The process of inner transformation
Why did these people, who were deeply touched by the gnosis, accept to bear defamation, persecution and often death for their beliefs?
A Gnostic experiences the divine spirit directly inside his own being. He sees his path clearly in front of him, and he is willing to do all the necessary for the process of its own internal transformation. Because he knows that no one else could do this “I die daily”, which Paul testifies, for him. He must do it himself, he must turn away from this world in love and leave the old life behind.
He, who is affected by the gnosis, recognizes that Christ must be born and has to die and arise in every man. This process of “Transfiguration” is the true message of Christianity and the deep inner experience of the Gnostics. It spreads out as a flame which is getting bigger and brighter, as it is connected with the fire of the Holy Spirit. And it must impart its Light to the whole of humanity.

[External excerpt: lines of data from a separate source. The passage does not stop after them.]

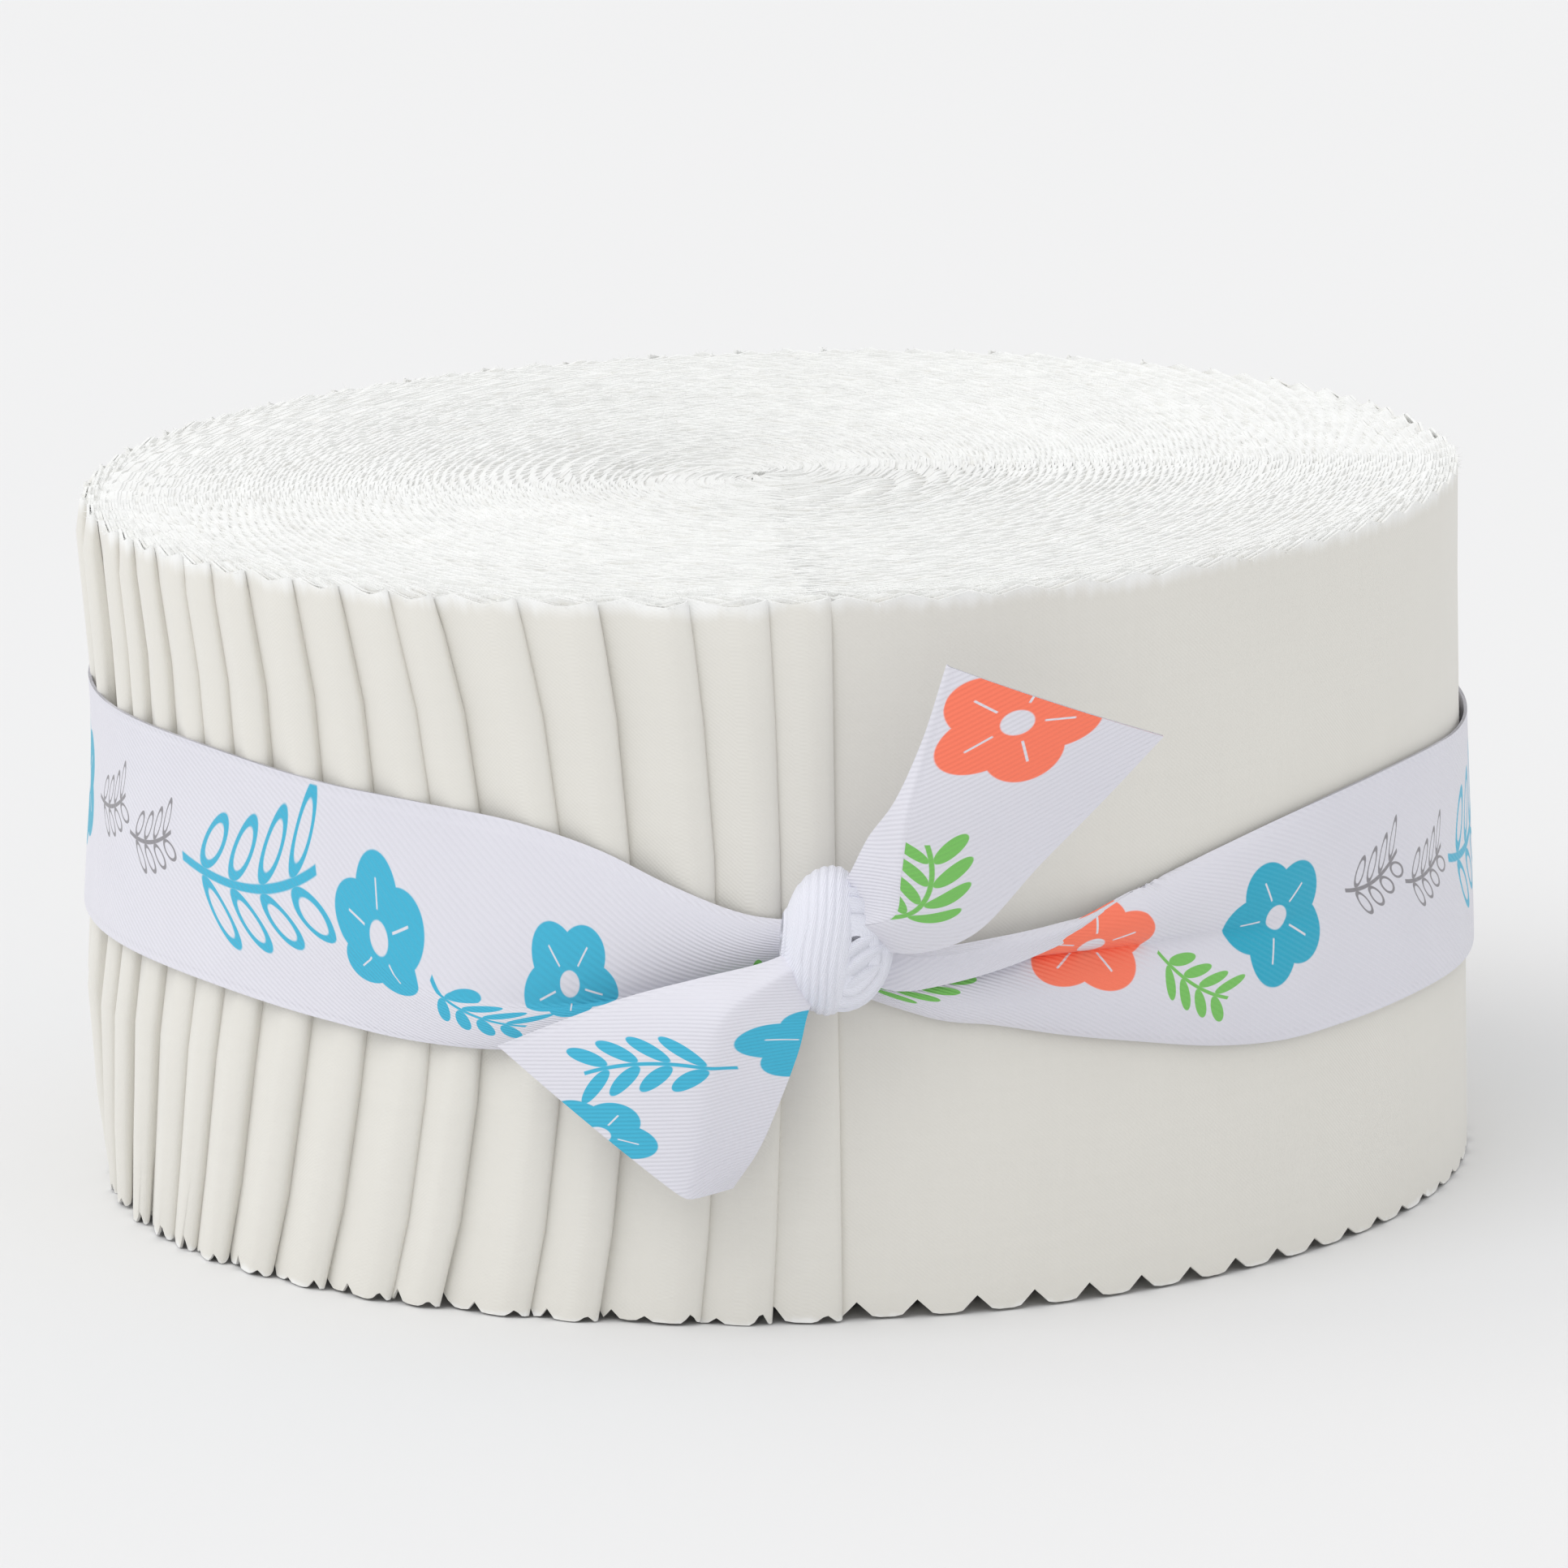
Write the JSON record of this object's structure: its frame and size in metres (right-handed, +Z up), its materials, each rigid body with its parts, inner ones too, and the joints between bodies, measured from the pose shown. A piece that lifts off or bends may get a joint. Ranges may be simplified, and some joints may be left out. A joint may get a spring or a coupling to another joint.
{
  "type": "jelly roll of fabric strips",
  "caption": "Short round roll of pinked, folded cotton strips wound as one bundle, standing on its flat end, tied round the middle with a knotted printed ribbon.",
  "frame": {"origin": "middle of the flat end that the roll stands on", "axes": "+Z up along the roll's axis, -Y out of the front where the ribbon is knotted, +X to the right as seen from the front"},
  "size_m": [0.1275, 0.1431, 0.0635],
  "materials": {
    "cotton": "matt plain-weave quilting cotton, solid off-white",
    "ribbon": "white grosgrain ribbon with a small coloured print"
  },
  "bodies": {
    "root": {"strip_roll": "cotton", "ribbon_band": "ribbon", "ribbon_knot": "ribbon", "ribbon_tail_upper": "ribbon", "ribbon_tail_lower": "ribbon"}
  },
  "joints": []
}
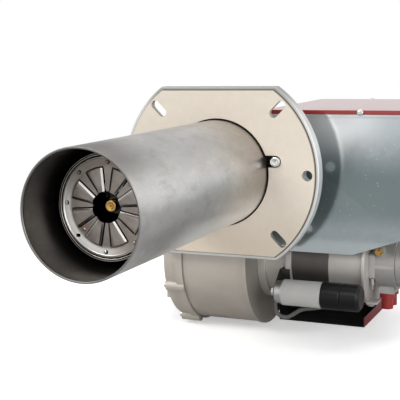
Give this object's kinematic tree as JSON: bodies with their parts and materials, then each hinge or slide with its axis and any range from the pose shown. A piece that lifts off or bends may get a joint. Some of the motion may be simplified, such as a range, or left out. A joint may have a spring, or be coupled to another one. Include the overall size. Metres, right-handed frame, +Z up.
{
  "type": "oil burner",
  "caption": "Forced-draught oil burner: long steel blast tube with a slotted diffuser disc, square-round flange, fan scroll, motor, pump and a galvanised box with a red lid.",
  "frame": {"origin": "centre of the gasket's boiler face on the blast tube's axis", "axes": "-Y along the blast tube towards the boiler, +X towards the motor and pump, +Z up"},
  "size_m": [0.3989, 0.685, 0.3494],
  "materials": {
    "tube_steel": "brushed stainless sheet, spun",
    "gasket_fibre": "pale ceramic fibre board, matt",
    "cast_alu": "die cast, fine grain",
    "flange_alu": "die cast, bright",
    "bar_steel": "ground round bar",
    "screw_steel": "zinc plated",
    "disc_steel": "pressed stainless sheet",
    "copper": "copper rivet",
    "brass": "turned brass",
    "dark_steel": "phosphated",
    "ceramic": "glazed ceramic",
    "wheel_steel": "galvanised sheet",
    "stator_paint": "dark laminated core",
    "bell_alu": "die cast",
    "can_alu": "drawn can, satin",
    "black_plastic": "moulded black",
    "red_plastic": "moulded red",
    "pump_alu": "die cast",
    "galvanised": "galvanised sheet with spangle",
    "red_paint": "gloss red powder coat",
    "grey_plastic": "moulded grey",
    "clear_glass": "clear pane",
    "bronze": "sintered bronze",
    "lead_grey": "grey cable sheath",
    "button_red": "moulded red"
  },
  "bodies": {
    "flange": {"mounting_flange": "flange_alu", "flange_gasket": "gasket_fibre", "blast_tube": "tube_steel", "tube_screws": "screw_steel", "slide_bars": "bar_steel", "slide_bar_screws": "screw_steel"},
    "head": {"diffuser_disc": "disc_steel", "disc_rivets": "copper", "disc_ring": "disc_steel", "head_spider": "dark_steel", "oil_nozzle": "brass", "nozzle_holder": "dark_steel", "nozzle_line": "bar_steel", "electrode_insulators": "ceramic", "electrode_rods": "dark_steel", "electrode_clamp": "dark_steel"},
    "fan_unit": {"cast_body": "cast_alu", "fan_cover": "cast_alu", "body_screws": "screw_steel", "inlet_cone": "wheel_steel", "motor_neck": "bell_alu", "motor_stator": "stator_paint", "motor_end_bell": "bell_alu", "capacitor_can": "can_alu", "capacitor_cap": "black_plastic", "capacitor_nut": "screw_steel", "capacitor_bracket": "dark_steel", "pump_plate": "bell_alu", "pump_body": "pump_alu", "pump_cover": "pump_alu", "pump_cover_screws": "screw_steel", "pump_fittings": "brass", "port_plugs": "red_plastic", "solenoid_coil": "black_plastic", "electric_box": "galvanised", "control_base": "grey_plastic", "control_box": "black_plastic", "switch_frame": "black_plastic", "ignition_transformer": "grey_plastic", "terminal_strip": "grey_plastic", "cable_glands": "grey_plastic", "rear_plate": "cast_alu", "window_glass": "clear_glass", "line_gland": "brass", "flame_sensor": "black_plastic", "intake_box": "cast_alu", "intake_grille": "wheel_steel", "damper_scale": "can_alu", "slide_bushes": "bronze", "delivery_pipe": "copper", "motor_lead": "lead_grey"},
    "fan_rotor": {"fan_wheel": "wheel_steel", "motor_shaft": "bar_steel", "pump_coupling": "grey_plastic"},
    "cover": {"cover_lid": "red_paint", "cover_lid_screws": "screw_steel"},
    "reset": {"reset_button": "button_red"},
    "switch": {"power_switch": "black_plastic"},
    "sight_flap": {"window_flap": "wheel_steel"},
    "damper": {"damper_flap": "wheel_steel"}
  },
  "joints": [
    {"name": "service_slide", "type": "slide", "parent": "flange", "child": "fan_unit", "axis": [0, 1, 0], "range_m": [0, 0.2]},
    {"name": "head_adjust", "type": "slide", "parent": "fan_unit", "child": "head", "axis": [0, -1, 0], "range_m": [-0.008, 0.008]},
    {"name": "fan_spin", "type": "hinge", "parent": "fan_unit", "child": "fan_rotor", "pos_m": [0, 0.128, -0.133], "axis": [1, 0, 0], "continuous": true},
    {"name": "damper_turn", "type": "hinge", "parent": "fan_unit", "child": "damper", "pos_m": [-0.1225, 0.196, -0.133], "axis": [0, 0, 1], "range_deg": [-75, 0]},
    {"name": "cover_lift", "type": "slide", "parent": "fan_unit", "child": "cover", "axis": [0, 0, 1], "range_m": [0, 0.08]},
    {"name": "reset_press", "type": "slide", "parent": "fan_unit", "child": "reset", "axis": [0, -1, 0], "range_m": [0, 0.0025], "stiffness_N_per_m": 400, "springref_m": -0.002},
    {"name": "switch_rock", "type": "hinge", "parent": "fan_unit", "child": "switch", "pos_m": [0.126, 0.3175, 0.006], "axis": [1, 0, 0], "range_deg": [-12, 0]},
    {"name": "window_flap_turn", "type": "hinge", "parent": "fan_unit", "child": "sight_flap", "pos_m": [-0.034, 0.222, 0.041], "axis": [0, 1, 0], "range_deg": [-75, 75]}
  ]
}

Therefore, the threefold gnostic signature words:
Man who becomes conscious of himself
knows its divine origin
– Born of God –
The old man dies, the new soul awakens
– Died in Jesus –
The new, conscious mind connects with the Spirit, saying:
I and the Father are one
– Reborn in the Holy Spirit –
This is the key to the salvation of man, which has accompanied him as a vocation through all ages, which still accompanies him and will do so forever.

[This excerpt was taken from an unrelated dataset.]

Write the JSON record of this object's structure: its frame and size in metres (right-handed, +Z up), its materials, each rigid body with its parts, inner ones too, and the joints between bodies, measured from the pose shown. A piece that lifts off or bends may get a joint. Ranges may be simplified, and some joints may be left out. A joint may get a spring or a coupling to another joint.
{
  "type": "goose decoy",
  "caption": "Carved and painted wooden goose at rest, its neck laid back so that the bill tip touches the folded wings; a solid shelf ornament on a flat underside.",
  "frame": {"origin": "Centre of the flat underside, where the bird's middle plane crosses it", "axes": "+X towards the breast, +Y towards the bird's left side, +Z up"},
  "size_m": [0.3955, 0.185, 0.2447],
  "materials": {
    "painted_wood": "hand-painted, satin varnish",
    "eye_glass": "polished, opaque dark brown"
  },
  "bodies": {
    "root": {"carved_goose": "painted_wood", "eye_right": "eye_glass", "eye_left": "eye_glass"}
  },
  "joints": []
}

Gnosis in other religious traditions
The fundamental elements of gnostic experience, the direct connection with the Spiritual Light and the great transformation of man, Transfiguration, are not only present in the Christian religious tradition. For example, the writings of Lao Tse in the Tao te King are testimonies of the ancient Chinese Gnosis, and the books about the Egyptian Arch Gnosis by Hermes Trismegistos prove that the divine knowledge has always brought the liberating message for man who longs to return into the immortal world of Spirit.